Synthesis, structural and photophysical properties of mixed Zn:SnO2 nanowires

Abstract

The present work demonstrates the structural and photophysical properties of mixed zinc tin oxide (Zn:SnO2) nanowires (NWs) synthesized via vapor transport technique with Zn content of 10, 25 and 50 wt%. The XRD spectra reveals the tetragonal phase of SnO2 for 10 wt% Zn content, whereas a combination of tetragonal SnO2 and hexagonal ZnO phases were observed for higher Zn ratios.
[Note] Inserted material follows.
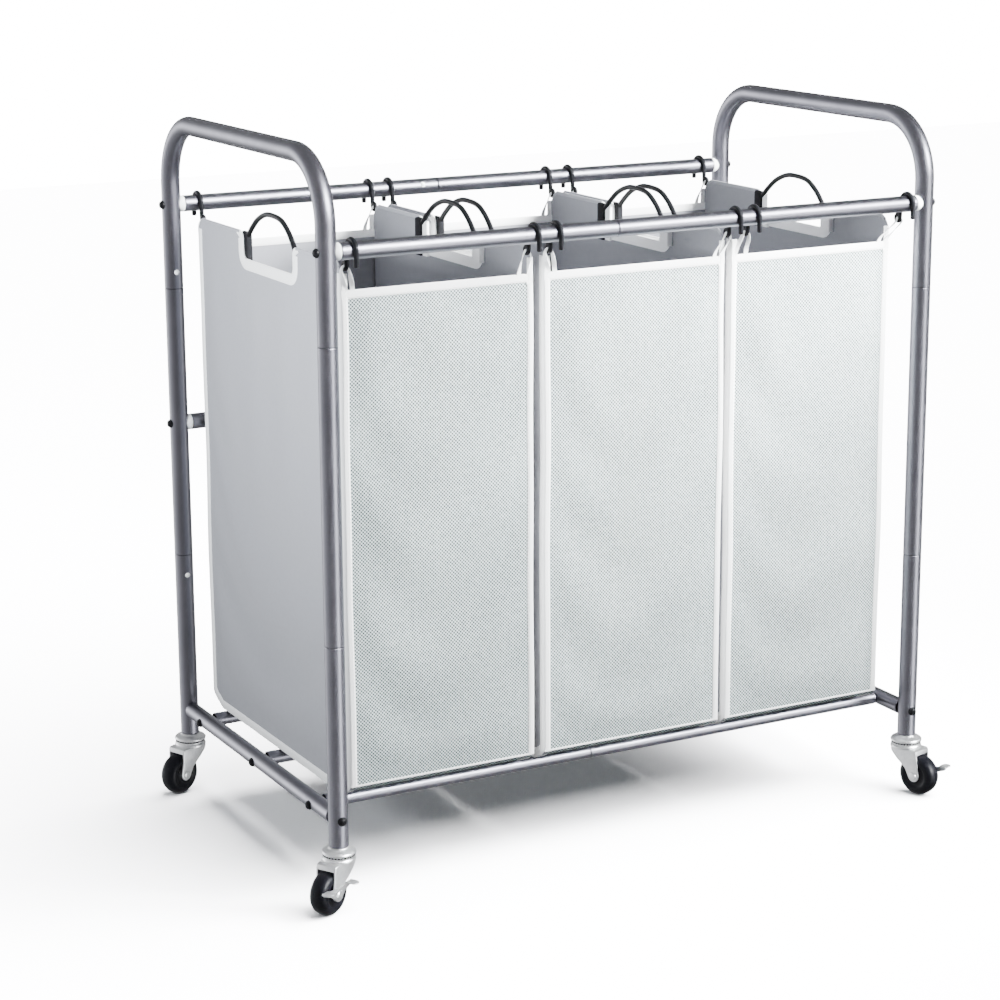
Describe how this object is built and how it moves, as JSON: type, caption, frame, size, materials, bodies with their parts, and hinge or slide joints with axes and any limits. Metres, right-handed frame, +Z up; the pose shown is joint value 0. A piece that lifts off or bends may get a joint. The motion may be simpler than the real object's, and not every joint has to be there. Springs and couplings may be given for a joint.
{
  "type": "laundry cart",
  "caption": "Rolling laundry sorter: tubular steel frame with push handles, casters and hook-on fabric bags side by side.",
  "frame": {"origin": "on the floor, midway between the four posts", "axes": "+X along the cart to its right end, +Y from the front to the rear, +Z up"},
  "size_m": [0.8498, 0.5199, 0.8325],
  "materials": {
    "frame_paint": "satin metallic grey paint on steel tube",
    "zinc_plate": "bright zinc plated pressed steel",
    "black_wheel": "smooth black plastic",
    "black_wire": "black coated wire",
    "bag_fabric": "light grey woven fabric with white bound edges"
  },
  "bodies": {
    "frame": {"handle_tube_left": "frame_paint", "side_tube_left": "frame_paint", "handle_tube_right": "frame_paint", "side_tube_right": "frame_paint", "middle_post_front_left": "frame_paint", "leg_front_left": "frame_paint", "middle_post_front_right": "frame_paint", "leg_front_right": "frame_paint", "middle_post_rear_left": "frame_paint", "leg_rear_left": "frame_paint", "middle_post_rear_right": "frame_paint", "leg_rear_right": "frame_paint", "top_rail_front_left_half": "frame_paint", "top_rail_front_right_half": "frame_paint", "top_rail_rear_left_half": "frame_paint", "top_rail_rear_right_half": "frame_paint", "middle_rail_rear_left_half": "frame_paint", "middle_rail_rear_right_half": "frame_paint", "base_rail_front_left_half": "frame_paint", "base_rail_front_right_half": "frame_paint", "base_rail_middle_left_half": "frame_paint", "base_rail_middle_right_half": "frame_paint", "base_rail_rear_left_half": "frame_paint", "base_rail_rear_right_half": "frame_paint", "caster_stem_front_left": "zinc_plate", "caster_stem_front_right": "zinc_plate", "caster_stem_rear_left": "zinc_plate", "caster_stem_rear_right": "zinc_plate"},
    "swivel_front_left": {"caster_fork_front_left": "zinc_plate"},
    "wheel_front_left": {"caster_wheel_front_left": "black_wheel"},
    "brake_front_left": {"brake_pedal_front_left": "zinc_plate"},
    "swivel_front_right": {"caster_fork_front_right": "zinc_plate"},
    "wheel_front_right": {"caster_wheel_front_right": "black_wheel"},
    "brake_front_right": {"brake_pedal_front_right": "zinc_plate"},
    "swivel_rear_left": {"caster_fork_rear_left": "zinc_plate"},
    "wheel_rear_left": {"caster_wheel_rear_left": "black_wheel"},
    "swivel_rear_right": {"caster_fork_rear_right": "zinc_plate"},
    "wheel_rear_right": {"caster_wheel_rear_right": "black_wheel"},
    "bag_left": {"bag_left": "bag_fabric", "hook_left_bag_front_left": "black_wire", "hook_left_bag_front_right": "black_wire", "hook_left_bag_rear_left": "black_wire", "hook_left_bag_rear_right": "black_wire", "carry_loop_left_bag_left": "black_wire", "carry_loop_left_bag_right": "black_wire"},
    "bag_middle": {"bag_middle": "bag_fabric", "hook_middle_bag_front_left": "black_wire", "hook_middle_bag_front_right": "black_wire", "hook_middle_bag_rear_left": "black_wire", "hook_middle_bag_rear_right": "black_wire", "carry_loop_middle_bag_left": "black_wire", "carry_loop_middle_bag_right": "black_wire"},
    "bag_right": {"bag_right": "bag_fabric", "hook_right_bag_front_left": "black_wire", "hook_right_bag_front_right": "black_wire", "hook_right_bag_rear_left": "black_wire", "hook_right_bag_rear_right": "black_wire", "carry_loop_right_bag_left": "black_wire", "carry_loop_right_bag_right": "black_wire"}
  },
  "joints": [
    {"name": "swivel_front_left", "type": "hinge", "parent": "frame", "child": "swivel_front_left", "pos_m": [-0.3825, -0.2175, 0.06], "axis": [0, 0, 1], "continuous": true},
    {"name": "wheel_spin_front_left", "type": "hinge", "parent": "swivel_front_left", "child": "wheel_front_left", "pos_m": [-0.40088, -0.22765, 0.025], "axis": [0.4833, -0.8755, 0], "continuous": true},
    {"name": "brake_press_front_left", "type": "hinge", "parent": "swivel_front_left", "child": "brake_front_left", "pos_m": [-0.40088, -0.22765, 0.025], "axis": [0.4833, -0.8755, 0], "range_deg": [0, 12]},
    {"name": "swivel_front_right", "type": "hinge", "parent": "frame", "child": "swivel_front_right", "pos_m": [0.3825, -0.2175, 0.06], "axis": [0, 0, 1], "continuous": true},
    {"name": "wheel_spin_front_right", "type": "hinge", "parent": "swivel_front_right", "child": "wheel_front_right", "pos_m": [0.38878, -0.23754, 0.025], "axis": [0.9542, 0.299, 0], "continuous": true},
    {"name": "brake_press_front_right", "type": "hinge", "parent": "swivel_front_right", "child": "brake_front_right", "pos_m": [0.38878, -0.23754, 0.025], "axis": [0.9542, 0.299, 0], "range_deg": [0, 12]},
    {"name": "swivel_rear_left", "type": "hinge", "parent": "frame", "child": "swivel_rear_left", "pos_m": [-0.3825, 0.2175, 0.06], "axis": [0, 0, 1], "continuous": true},
    {"name": "wheel_spin_rear_left", "type": "hinge", "parent": "swivel_rear_left", "child": "wheel_rear_left", "pos_m": [-0.40176, 0.20913, 0.025], "axis": [0.3987, -0.9171, 0], "continuous": true},
    {"name": "swivel_rear_right", "type": "hinge", "parent": "frame", "child": "swivel_rear_right", "pos_m": [0.3825, 0.2175, 0.06], "axis": [0, 0, 1], "continuous": true},
    {"name": "wheel_spin_rear_right", "type": "hinge", "parent": "swivel_rear_right", "child": "wheel_rear_right", "pos_m": [0.39735, 0.23235, 0.025], "axis": [-0.7071, 0.7071, 0], "continuous": true},
    {"name": "bag_lift_left", "type": "slide", "parent": "frame", "child": "bag_left", "axis": [0, 0, 1], "range_m": [0, 0.63]},
    {"name": "bag_lift_middle", "type": "slide", "parent": "frame", "child": "bag_middle", "axis": [0, 0, 1], "range_m": [0, 0.63]},
    {"name": "bag_lift_right", "type": "slide", "parent": "frame", "child": "bag_right", "axis": [0, 0, 1], "range_m": [0, 0.63]}
  ]
}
The SEM images reveals the formation of smooth NWs for low Zn content, whereas a combination of NWs along with spherical nanoparticles have been observed for 50 wt% Zn:SnO2 sample. The optical band gap was decreased from 3.21 eV (10% Zn:SnO2) to 2.84 eV (50% Zn:SnO2), whereas the corresponding Urbach energy increased from 971 meV to 1132 meV. The refractive index values increased from 2.28 to 2.64 when Zn content increased from 10 to 50 wt%. The absorption spectra showed a red shift and the appearance of new band with increasing Zn wt.%, signaling the formation of new electronic states below the conduction band. The fabricated films displayed a broad steady state emission with peak around 462 nm, which intensity decreased with the increasing of Zn ratio. The effective life time of charge carrier was decreased from 198 ps for 10 wt% Zn:SnO2 to 172 ps for 50 wt% Zn:SnO2.